Extract all of the entries and set them down verbatim.

__________

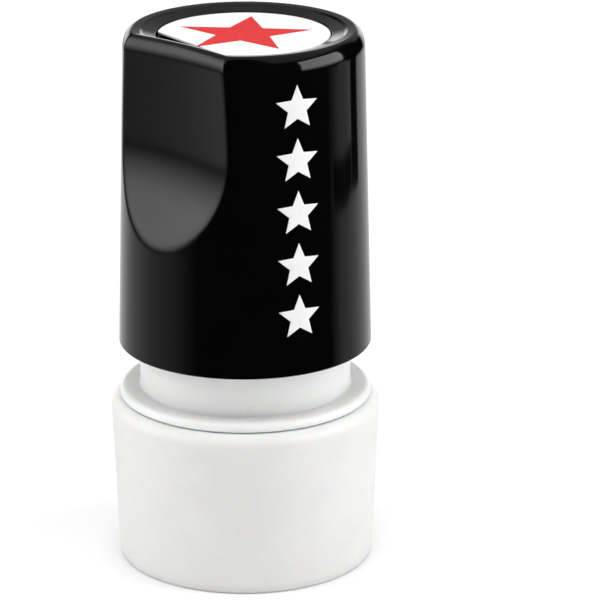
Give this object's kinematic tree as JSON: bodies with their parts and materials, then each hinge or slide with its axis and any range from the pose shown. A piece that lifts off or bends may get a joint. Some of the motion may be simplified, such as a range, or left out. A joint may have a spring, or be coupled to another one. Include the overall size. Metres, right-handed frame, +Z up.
{
  "type": "rubber stamp",
  "caption": "Pre-inked round message stamp: handle with a thumb scoop slides on a sprung neck above the die, and the whole stamp stands in a push-on dust cap.",
  "frame": {"origin": "centre of the dust cap's underside, where the capped stamp stands on the table", "axes": "+Z up along the stamp's axis towards the handle's top; the thumb scoop in the handle faces -Y; +X completes the right-handed frame"},
  "size_m": [0.028, 0.028, 0.0558],
  "materials": {
    "handle_plastic": "moulded black plastic, high gloss",
    "label_laminate": "white printed label under a satin laminate, red star",
    "housing_plastic": "moulded white plastic, semi-gloss",
    "cap_plastic": "moulded white plastic, slightly translucent, satin",
    "mechanism_plastic": "natural white moulded plastic, matt",
    "spring_steel": "bright drawn spring wire",
    "plug_rubber": "soft black rubber",
    "pad_felt": "wool felt soaked in red ink",
    "die_foam": "microporous foam, stained with red ink"
  },
  "bodies": {
    "cap": {"dust_cap": "cap_plastic"},
    "housing": {"housing": "housing_plastic", "return_spring": "spring_steel"},
    "plunger": {"plunger": "mechanism_plastic", "die": "die_foam", "die_retainer": "mechanism_plastic", "ink_pad": "pad_felt", "spring_collar": "mechanism_plastic"},
    "plug": {"filler_plug": "plug_rubber"},
    "handle": {"handle": "handle_plastic", "index_label": "label_laminate"}
  },
  "joints": [
    {"name": "housing_lift", "type": "slide", "parent": "cap", "child": "housing", "axis": [0, 0, 1], "range_m": [0, 0.018]},
    {"name": "handle_press", "type": "slide", "parent": "housing", "child": "plunger", "axis": [0, 0, -1], "range_m": [0, 0.0045], "stiffness_N_per_m": 1200, "springref_m": -0.0033, "deforming": ["return_spring"]},
    {"name": "plug_pull", "type": "slide", "parent": "plunger", "child": "plug", "axis": [0, 0, 1], "range_m": [0, 0.0055]},
    {"name": "handle_pull", "type": "slide", "parent": "plunger", "child": "handle", "axis": [0, 0, 1], "range_m": [0, 0.024]}
  ]
}
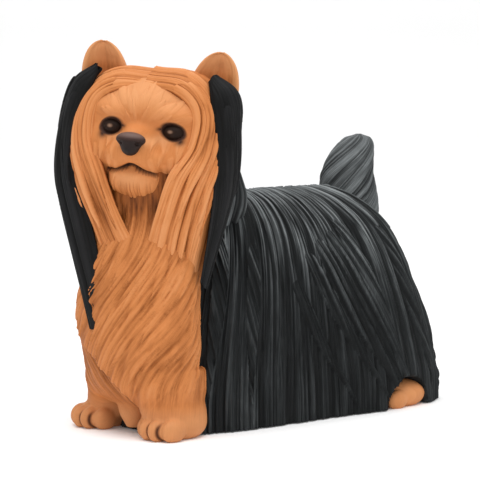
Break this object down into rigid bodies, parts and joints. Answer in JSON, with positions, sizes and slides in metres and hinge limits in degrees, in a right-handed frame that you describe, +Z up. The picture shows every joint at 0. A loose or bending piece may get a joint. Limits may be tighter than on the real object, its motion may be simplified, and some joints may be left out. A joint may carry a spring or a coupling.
{
  "type": "yorkshire terrier toy figure",
  "caption": "Moulded, painted toy figure of a long-coated Yorkshire terrier, standing on its paws and coat hem with its head turned to its left.",
  "frame": {"origin": "on the surface that the figure stands on, under the middle of its bounding box", "axes": "+Z up, -Y the way the body faces, +X the dog's left; the head is turned about 33 degrees to its left"},
  "size_m": [0.029, 0.0738, 0.0646],
  "materials": {
    "tan_paint": "matt tan paint on soft vinyl, brown wash in the grooves",
    "grey_paint": "matt dark blue-grey paint, light grey dry-brushed on the ridges",
    "black_paint": "matt near-black paint",
    "nose_paint": "satin dark brown paint",
    "eye_paint": "satin dark brown paint with a small grey glint"
  },
  "bodies": {
    "root": {"head": "tan_paint", "nape": "grey_paint", "chest": "tan_paint", "torso": "grey_paint", "front_leg_left": "tan_paint", "front_leg_right": "tan_paint", "hind_leg_left": "tan_paint", "hind_leg_right": "tan_paint", "tail": "grey_paint", "nose": "nose_paint", "eye_left": "eye_paint", "ear_left": "tan_paint", "hair_fall_left": "tan_paint", "ear_fringe_left": "black_paint", "eye_right": "eye_paint", "ear_right": "tan_paint", "hair_fall_right": "tan_paint", "ear_fringe_right": "black_paint"}
  },
  "joints": []
}
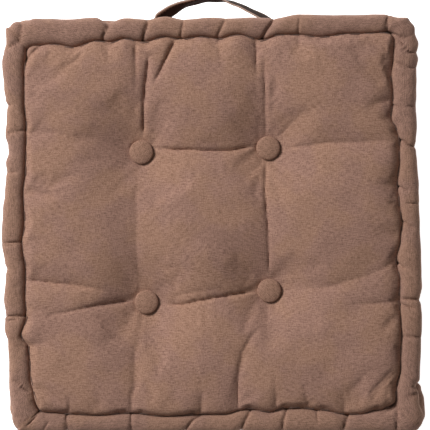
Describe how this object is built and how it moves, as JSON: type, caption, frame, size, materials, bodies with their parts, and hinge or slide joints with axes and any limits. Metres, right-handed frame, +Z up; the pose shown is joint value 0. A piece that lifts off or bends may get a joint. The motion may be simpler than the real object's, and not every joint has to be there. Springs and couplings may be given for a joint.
{
  "type": "floor cushion",
  "caption": "Square tufted box floor cushion with stuffed rolled edges, covered buttons and a carrying strap loop on one side.",
  "frame": {"origin": "middle of the flat underside, on the surface that the cushion lies on", "axes": "+Z up out of the tufted top, +Y towards the side with the carrying strap, +X to the right seen from above with the strap at the far side"},
  "size_m": [0.4, 0.4195, 0.08],
  "materials": {
    "panel_canvas": "slubby plain-weave cotton canvas",
    "roll_canvas": "the same canvas, stretched round the stuffed edge",
    "button_canvas": "the same canvas, drawn tight over a button",
    "strap_canvas": "the same canvas, folded and edge-stitched",
    "thread": "brown sewing thread",
    "fibre": "loose fibre filling",
    "twine": "waxed tufting twine",
    "button_metal": "pressed plated steel"
  },
  "bodies": {
    "cushion": {"top_panel": "panel_canvas", "base_panel": "panel_canvas", "filling": "fibre", "front_gusset": "panel_canvas", "right_gusset": "panel_canvas", "back_gusset": "panel_canvas", "left_gusset": "panel_canvas", "base_front_roll": "roll_canvas", "base_right_roll": "roll_canvas", "base_back_roll": "roll_canvas", "base_left_roll": "roll_canvas", "top_front_roll": "roll_canvas", "top_right_roll": "roll_canvas", "top_back_roll": "roll_canvas", "top_left_roll": "roll_canvas", "base_front_roll_wadding": "fibre", "base_right_roll_wadding": "fibre", "base_back_roll_wadding": "fibre", "base_left_roll_wadding": "fibre", "top_front_roll_wadding": "fibre", "top_right_roll_wadding": "fibre", "top_back_roll_wadding": "fibre", "top_left_roll_wadding": "fibre", "base_front_left_button_cover": "button_canvas", "base_front_right_button_cover": "button_canvas", "base_back_left_button_cover": "button_canvas", "base_back_right_button_cover": "button_canvas", "top_front_left_button_cover": "button_canvas", "top_front_right_button_cover": "button_canvas", "top_back_left_button_cover": "button_canvas", "top_back_right_button_cover": "button_canvas", "base_front_left_button_shell": "button_metal", "base_front_right_button_shell": "button_metal", "base_back_left_button_shell": "button_metal", "base_back_right_button_shell": "button_metal", "top_front_left_button_shell": "button_metal", "top_front_right_button_shell": "button_metal", "top_back_left_button_shell": "button_metal", "top_back_right_button_shell": "button_metal", "base_front_left_button_back": "button_metal", "base_front_right_button_back": "button_metal", "base_back_left_button_back": "button_metal", "base_back_right_button_back": "button_metal", "top_front_left_button_back": "button_metal", "top_front_right_button_back": "button_metal", "top_back_left_button_back": "button_metal", "top_back_right_button_back": "button_metal", "front_left_tuft_twine": "twine", "front_right_tuft_twine": "twine", "back_left_tuft_twine": "twine", "back_right_tuft_twine": "twine", "handle_left_tab": "strap_canvas", "handle_right_tab": "strap_canvas", "handle_stitching": "thread", "base_edge_stitching": "thread", "top_edge_stitching": "thread"},
    "handle": {"handle_strap": "strap_canvas"}
  },
  "joints": [
    {"name": "handle_swing", "type": "hinge", "parent": "cushion", "child": "handle", "pos_m": [0.004, 0.20254, 0.0374], "axis": [1, 0, 0], "range_deg": [-30, 30]}
  ]
}
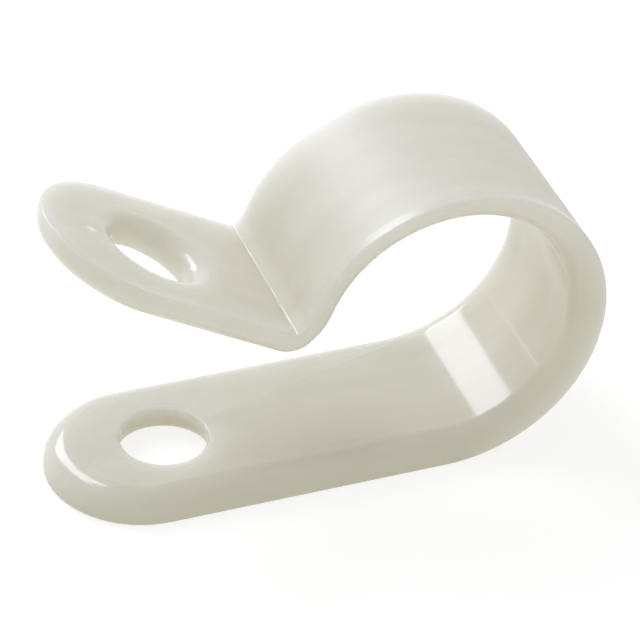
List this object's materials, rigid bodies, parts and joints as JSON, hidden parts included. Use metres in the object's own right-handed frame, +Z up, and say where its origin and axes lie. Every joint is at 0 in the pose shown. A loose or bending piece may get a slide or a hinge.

__________

• _Result of this exercise_
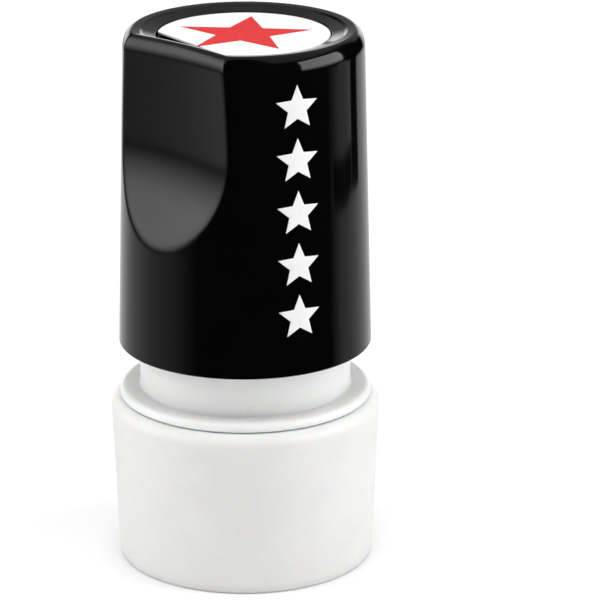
Give this object's kinematic tree as JSON: bodies with their parts and materials, then each hinge or slide with its axis and any range from the pose shown. A piece that lifts off or bends may get a joint. Some of the motion may be simplified, such as a range, or left out. A joint may have a spring, or be coupled to another one. Include the overall size. Metres, right-handed frame, +Z up.
{
  "type": "rubber stamp",
  "caption": "Pre-inked round message stamp: handle with a thumb scoop slides on a sprung neck above the die, and the whole stamp stands in a push-on dust cap.",
  "frame": {"origin": "centre of the dust cap's underside, where the capped stamp stands on the table", "axes": "+Z up along the stamp's axis towards the handle's top; the thumb scoop in the handle faces -Y; +X completes the right-handed frame"},
  "size_m": [0.028, 0.028, 0.0558],
  "materials": {
    "handle_plastic": "moulded black plastic, high gloss",
    "label_laminate": "white printed label under a satin laminate, red star",
    "housing_plastic": "moulded white plastic, semi-gloss",
    "cap_plastic": "moulded white plastic, slightly translucent, satin",
    "mechanism_plastic": "natural white moulded plastic, matt",
    "spring_steel": "bright drawn spring wire",
    "plug_rubber": "soft black rubber",
    "pad_felt": "wool felt soaked in red ink",
    "die_foam": "microporous foam, stained with red ink"
  },
  "bodies": {
    "cap": {"dust_cap": "cap_plastic"},
    "housing": {"housing": "housing_plastic", "return_spring": "spring_steel"},
    "plunger": {"plunger": "mechanism_plastic", "die": "die_foam", "die_retainer": "mechanism_plastic", "ink_pad": "pad_felt", "spring_collar": "mechanism_plastic"},
    "plug": {"filler_plug": "plug_rubber"},
    "handle": {"handle": "handle_plastic", "index_label": "label_laminate"}
  },
  "joints": [
    {"name": "housing_lift", "type": "slide", "parent": "cap", "child": "housing", "axis": [0, 0, 1], "range_m": [0, 0.018]},
    {"name": "handle_press", "type": "slide", "parent": "housing", "child": "plunger", "axis": [0, 0, -1], "range_m": [0, 0.0045], "stiffness_N_per_m": 1200, "springref_m": -0.0033, "deforming": ["return_spring"]},
    {"name": "plug_pull", "type": "slide", "parent": "plunger", "child": "plug", "axis": [0, 0, 1], "range_m": [0, 0.0055]},
    {"name": "handle_pull", "type": "slide", "parent": "plunger", "child": "handle", "axis": [0, 0, 1], "range_m": [0, 0.024]}
  ]
}
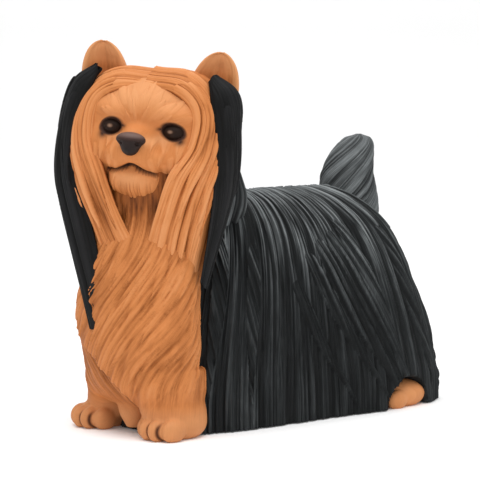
Break this object down into rigid bodies, parts and joints. Answer in JSON, with positions, sizes and slides in metres and hinge limits in degrees, in a right-handed frame that you describe, +Z up. The picture shows every joint at 0. A loose or bending piece may get a joint. Limits may be tighter than on the real object, its motion may be simplified, and some joints may be left out. A joint may carry a spring or a coupling.
{
  "type": "yorkshire terrier toy figure",
  "caption": "Moulded, painted toy figure of a long-coated Yorkshire terrier, standing on its paws and coat hem with its head turned to its left.",
  "frame": {"origin": "on the surface that the figure stands on, under the middle of its bounding box", "axes": "+Z up, -Y the way the body faces, +X the dog's left; the head is turned about 33 degrees to its left"},
  "size_m": [0.029, 0.0738, 0.0646],
  "materials": {
    "tan_paint": "matt tan paint on soft vinyl, brown wash in the grooves",
    "grey_paint": "matt dark blue-grey paint, light grey dry-brushed on the ridges",
    "black_paint": "matt near-black paint",
    "nose_paint": "satin dark brown paint",
    "eye_paint": "satin dark brown paint with a small grey glint"
  },
  "bodies": {
    "root": {"head": "tan_paint", "nape": "grey_paint", "chest": "tan_paint", "torso": "grey_paint", "front_leg_left": "tan_paint", "front_leg_right": "tan_paint", "hind_leg_left": "tan_paint", "hind_leg_right": "tan_paint", "tail": "grey_paint", "nose": "nose_paint", "eye_left": "eye_paint", "ear_left": "tan_paint", "hair_fall_left": "tan_paint", "ear_fringe_left": "black_paint", "eye_right": "eye_paint", "ear_right": "tan_paint", "hair_fall_right": "tan_paint", "ear_fringe_right": "black_paint"}
  },
  "joints": []
}
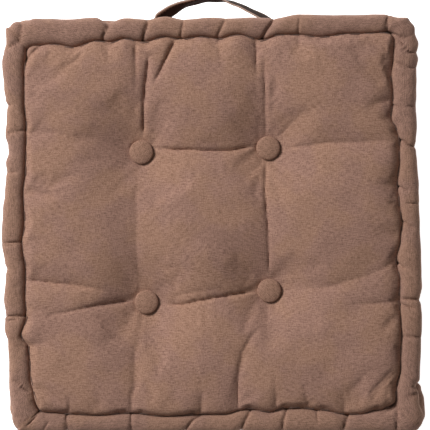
Describe how this object is built and how it moves, as JSON: type, caption, frame, size, materials, bodies with their parts, and hinge or slide joints with axes and any limits. Metres, right-handed frame, +Z up; the pose shown is joint value 0. A piece that lifts off or bends may get a joint. The motion may be simpler than the real object's, and not every joint has to be there. Springs and couplings may be given for a joint.
{
  "type": "floor cushion",
  "caption": "Square tufted box floor cushion with stuffed rolled edges, covered buttons and a carrying strap loop on one side.",
  "frame": {"origin": "middle of the flat underside, on the surface that the cushion lies on", "axes": "+Z up out of the tufted top, +Y towards the side with the carrying strap, +X to the right seen from above with the strap at the far side"},
  "size_m": [0.4, 0.4195, 0.08],
  "materials": {
    "panel_canvas": "slubby plain-weave cotton canvas",
    "roll_canvas": "the same canvas, stretched round the stuffed edge",
    "button_canvas": "the same canvas, drawn tight over a button",
    "strap_canvas": "the same canvas, folded and edge-stitched",
    "thread": "brown sewing thread",
    "fibre": "loose fibre filling",
    "twine": "waxed tufting twine",
    "button_metal": "pressed plated steel"
  },
  "bodies": {
    "cushion": {"top_panel": "panel_canvas", "base_panel": "panel_canvas", "filling": "fibre", "front_gusset": "panel_canvas", "right_gusset": "panel_canvas", "back_gusset": "panel_canvas", "left_gusset": "panel_canvas", "base_front_roll": "roll_canvas", "base_right_roll": "roll_canvas", "base_back_roll": "roll_canvas", "base_left_roll": "roll_canvas", "top_front_roll": "roll_canvas", "top_right_roll": "roll_canvas", "top_back_roll": "roll_canvas", "top_left_roll": "roll_canvas", "base_front_roll_wadding": "fibre", "base_right_roll_wadding": "fibre", "base_back_roll_wadding": "fibre", "base_left_roll_wadding": "fibre", "top_front_roll_wadding": "fibre", "top_right_roll_wadding": "fibre", "top_back_roll_wadding": "fibre", "top_left_roll_wadding": "fibre", "base_front_left_button_cover": "button_canvas", "base_front_right_button_cover": "button_canvas", "base_back_left_button_cover": "button_canvas", "base_back_right_button_cover": "button_canvas", "top_front_left_button_cover": "button_canvas", "top_front_right_button_cover": "button_canvas", "top_back_left_button_cover": "button_canvas", "top_back_right_button_cover": "button_canvas", "base_front_left_button_shell": "button_metal", "base_front_right_button_shell": "button_metal", "base_back_left_button_shell": "button_metal", "base_back_right_button_shell": "button_metal", "top_front_left_button_shell": "button_metal", "top_front_right_button_shell": "button_metal", "top_back_left_button_shell": "button_metal", "top_back_right_button_shell": "button_metal", "base_front_left_button_back": "button_metal", "base_front_right_button_back": "button_metal", "base_back_left_button_back": "button_metal", "base_back_right_button_back": "button_metal", "top_front_left_button_back": "button_metal", "top_front_right_button_back": "button_metal", "top_back_left_button_back": "button_metal", "top_back_right_button_back": "button_metal", "front_left_tuft_twine": "twine", "front_right_tuft_twine": "twine", "back_left_tuft_twine": "twine", "back_right_tuft_twine": "twine", "handle_left_tab": "strap_canvas", "handle_right_tab": "strap_canvas", "handle_stitching": "thread", "base_edge_stitching": "thread", "top_edge_stitching": "thread"},
    "handle": {"handle_strap": "strap_canvas"}
  },
  "joints": [
    {"name": "handle_swing", "type": "hinge", "parent": "cushion", "child": "handle", "pos_m": [0.004, 0.20254, 0.0374], "axis": [1, 0, 0], "range_deg": [-30, 30]}
  ]
}
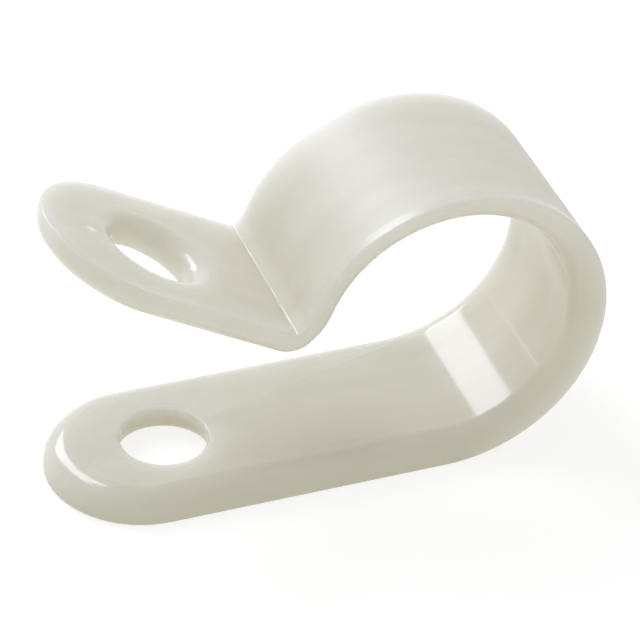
List this object's materials, rigid bodies, parts and joints as JSON, hidden parts included. Use metres in the object's own right-handed frame, +Z up, and say where its origin and axes lie. Every joint is at 0 in the pose shown. A loose or bending piece may get a slide or a hinge.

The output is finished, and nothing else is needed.